Devika’s paper, Why Women are not Allowed to be Daring Enough to have Self-belief and Exercise its Assertion? probes into the man-woman relationship. As she remarks, "Despite working against all the odds and settling all the scores, the kaleidoscopic vibgyor of this relationship remains the axis of human life in the society where writers have found that bond still debatably intact despite acutely fluctuating differences." The paper talks about woman’s self and remarks, "Not necessary the winner, but women have made their choice to decide things for themselves instead of being directed."
Shakespeare created some of the strongest female characters in literature. Common topics of feminist studies of Shakespeare include examinations of patriarchy, gender, and sex roles; and the relationship between gender and power in Shakespeare’s plays. Feminism in Shakespeare’s Plays by Bhaskar Roy Barman offers a scholarly analysis of the same.
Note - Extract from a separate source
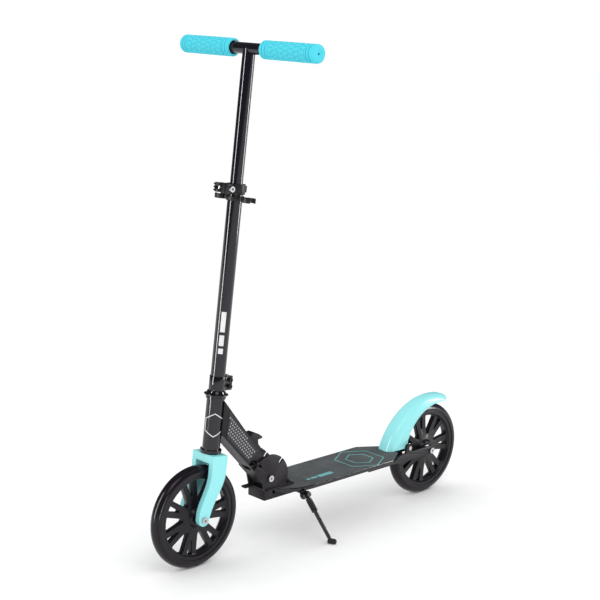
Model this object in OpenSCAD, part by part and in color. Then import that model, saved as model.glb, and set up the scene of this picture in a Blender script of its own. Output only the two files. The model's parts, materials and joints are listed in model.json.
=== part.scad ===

Reena Mitra in her paper, Expressions of Marginality and Censure in Manju Kapur’s Difficult Daughters, throws light on the predicament of traditional Indian women who derive their identity from their homes for they have a strong sense of belonging to the family. The contemporary woman guards against any sense of disorientation and alienation, and relocates herself through her own personal narrative with reminiscences as strategy to expunge the traumatic past. "Manju Kapur’s Difficult Daughters is one such narrative of a woman’s life in the toils of an unrelenting fate that heads towards a decimation of the identity of the individual," remarks Dr Mitra. The woman, however, in her grandeur of assertion, emerges triumphant.